* [SET TASK]
Repeat the material exactly, leaving nothing out.

........

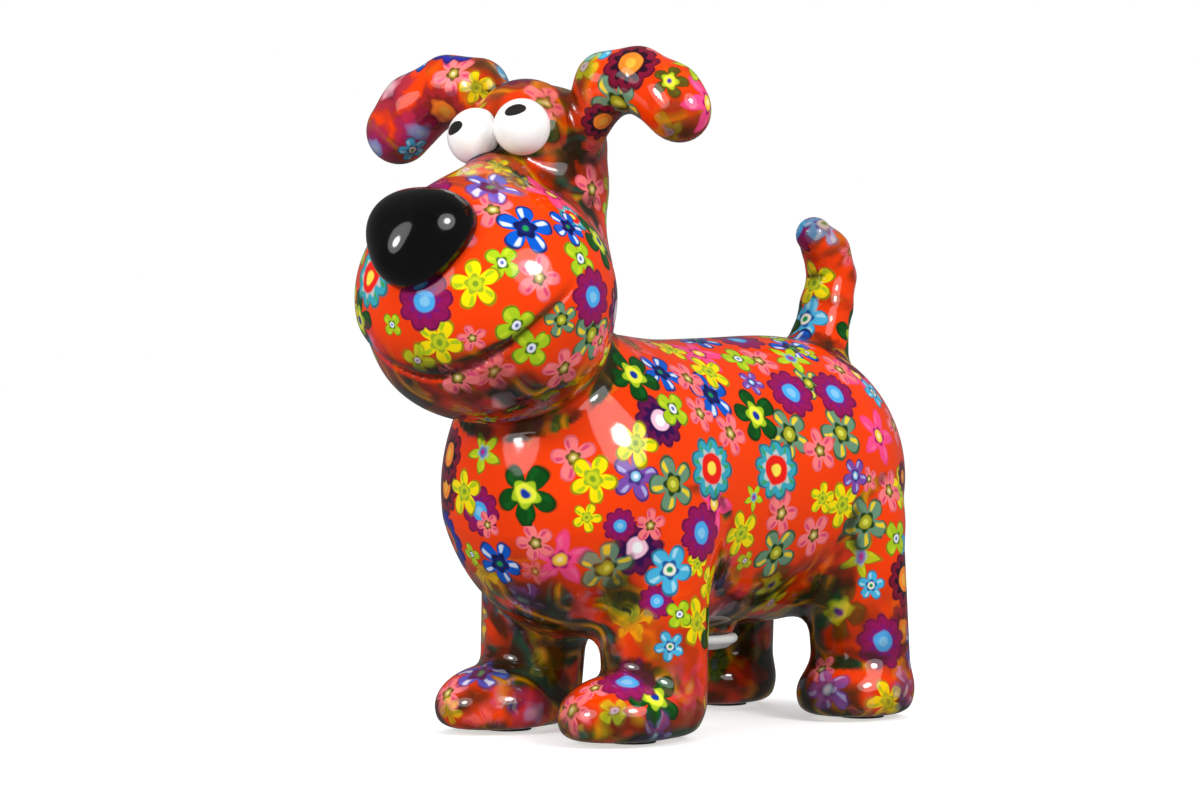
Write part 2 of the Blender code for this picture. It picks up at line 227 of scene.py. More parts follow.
def limb(points, knots, width):
    parts = [rod(points, start, end) for start, end in zip(knots[:-1], knots[1:])]
    return functools.reduce(lambda a, b: melt(a, b, width), parts)


def step(value, start, end):
    """Rises smoothly from 0 at start to 1 at end."""
    share = np.clip((value - start) / (end - start), 0.0, 1.0)
    return share * share * (3 - 2 * share)


def head_axes(points):
    return (points - HEAD_PIVOT) @ HEAD_TURN


def along_mouth(q):
    """Height above the mouth's line, and how much of the mouth is there."""
    around = np.arctan2(q[..., 0], MUZZLE[0][1] - q[..., 1])
    lean = np.sqrt(1 + (2 * MOUTH_RISE * around / MUZZLE[1][0]) ** 2)
    above = (q[..., 2] - MOUTH_LOW - MOUTH_RISE * around ** 2) / lean
    return above, 1 - step(np.abs(around), MOUTH_END - MOUTH_FADE, MOUTH_END + MOUTH_FADE)


def mouth(q):
    """How far the skin sinks: a groove along the mouth, and the jaw set back below it."""
    above, reach = along_mouth(q)
    groove = MOUTH_DEPTH * np.exp(-(above / MOUTH_WIDTH) ** 2)
    jaw = JAW_SET * step(-above, -0.6, 1.4) * (1 - step(-above, 2.0, JAW_DROP))
    return reach * (groove + jaw)


def torso_form(points):
    form = melt(ball(points, *CHEST), ball(points, *BELLY), 20)
    form = melt(form, ball(points, *RUMP), 20)
    boss = np.maximum(from_plug(points) - SEAT_RADIUS,
                      np.abs(points[..., 2] - SEAT_HEIGHT - SEAT_BOSS / 2) - SEAT_BOSS / 2)
    return melt(form, boss, 3)


def leg_form(points, leg):
    x, y, ankle, thigh, paw_y, paw_length = leg
    hip = (x * THIGH_LEAN[0], y * THIGH_LEAN[1], THIGH_HEIGHT)
    shank = rod(points, ((x, y, ANKLE_HEIGHT), ankle), (hip, thigh))
    paw = ball(points, (x, paw_y, PAW_MIDDLE), (PAW_WIDTH, paw_length, PAW_HEIGHT))
    return melt(shank, paw, 5)


def head_form(q, lips):
    form = melt(ball(q, *MUZZLE), ball(q, *JAW), 2)
    form = melt(form, ball(q, *CHEEKS), 8) + lips * mouth(q)
    form = melt(form, limb(q, BRIDGE, 6), 6)
    form = melt(form, limb(q, BACK_OF_HEAD, 10), 10)
    return melt(form, limb(q, CROWN, 4), 4)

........

* [ANSWER TO THIS TASK]
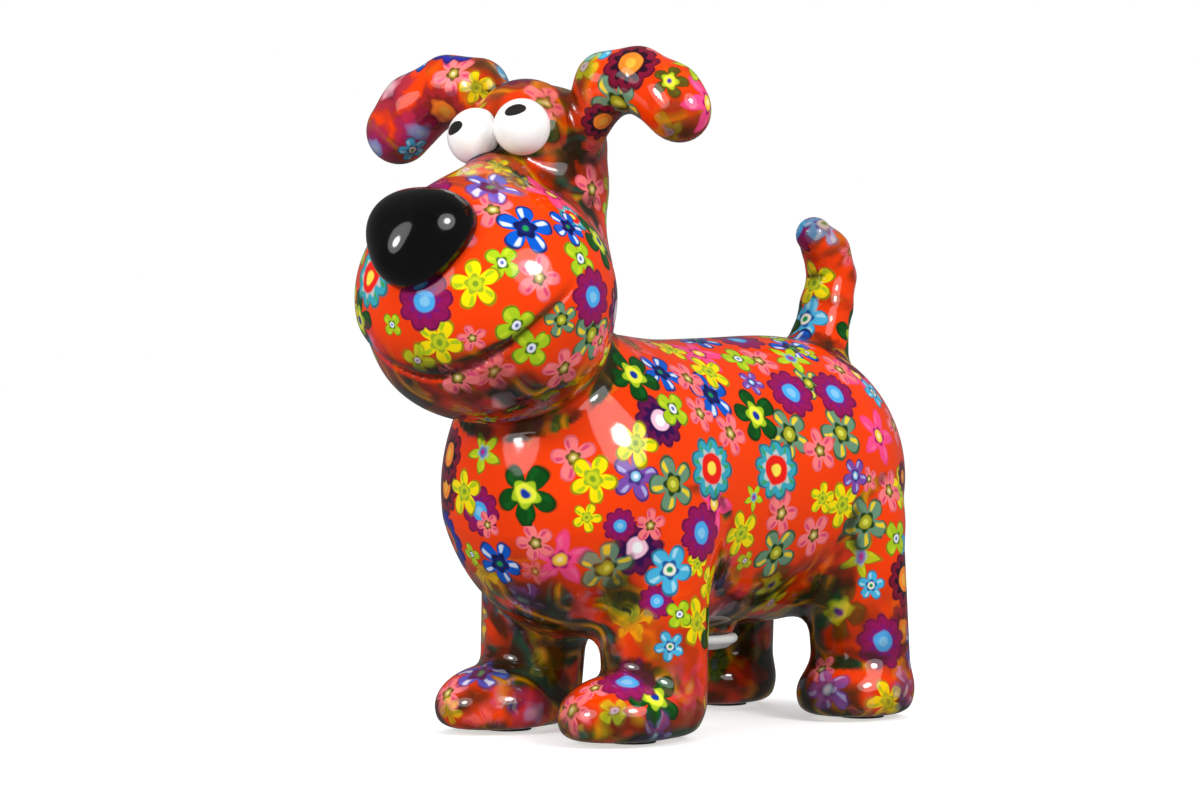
Write part 2 of the Blender code for this picture. It picks up at line 227 of scene.py. More parts follow.
def limb(points, knots, width):
    parts = [rod(points, start, end) for start, end in zip(knots[:-1], knots[1:])]
    return functools.reduce(lambda a, b: melt(a, b, width), parts)


def step(value, start, end):
    """Rises smoothly from 0 at start to 1 at end."""
    share = np.clip((value - start) / (end - start), 0.0, 1.0)
    return share * share * (3 - 2 * share)


def head_axes(points):
    return (points - HEAD_PIVOT) @ HEAD_TURN


def along_mouth(q):
    """Height above the mouth's line, and how much of the mouth is there."""
    around = np.arctan2(q[..., 0], MUZZLE[0][1] - q[..., 1])
    lean = np.sqrt(1 + (2 * MOUTH_RISE * around / MUZZLE[1][0]) ** 2)
    above = (q[..., 2] - MOUTH_LOW - MOUTH_RISE * around ** 2) / lean
    return above, 1 - step(np.abs(around), MOUTH_END - MOUTH_FADE, MOUTH_END + MOUTH_FADE)


def mouth(q):
    """How far the skin sinks: a groove along the mouth, and the jaw set back below it."""
    above, reach = along_mouth(q)
    groove = MOUTH_DEPTH * np.exp(-(above / MOUTH_WIDTH) ** 2)
    jaw = JAW_SET * step(-above, -0.6, 1.4) * (1 - step(-above, 2.0, JAW_DROP))
    return reach * (groove + jaw)


def torso_form(points):
    form = melt(ball(points, *CHEST), ball(points, *BELLY), 20)
    form = melt(form, ball(points, *RUMP), 20)
    boss = np.maximum(from_plug(points) - SEAT_RADIUS,
                      np.abs(points[..., 2] - SEAT_HEIGHT - SEAT_BOSS / 2) - SEAT_BOSS / 2)
    return melt(form, boss, 3)


def leg_form(points, leg):
    x, y, ankle, thigh, paw_y, paw_length = leg
    hip = (x * THIGH_LEAN[0], y * THIGH_LEAN[1], THIGH_HEIGHT)
    shank = rod(points, ((x, y, ANKLE_HEIGHT), ankle), (hip, thigh))
    paw = ball(points, (x, paw_y, PAW_MIDDLE), (PAW_WIDTH, paw_length, PAW_HEIGHT))
    return melt(shank, paw, 5)


def head_form(q, lips):
    form = melt(ball(q, *MUZZLE), ball(q, *JAW), 2)
    form = melt(form, ball(q, *CHEEKS), 8) + lips * mouth(q)
    form = melt(form, limb(q, BRIDGE, 6), 6)
    form = melt(form, limb(q, BACK_OF_HEAD, 10), 10)
    return melt(form, limb(q, CROWN, 4), 4)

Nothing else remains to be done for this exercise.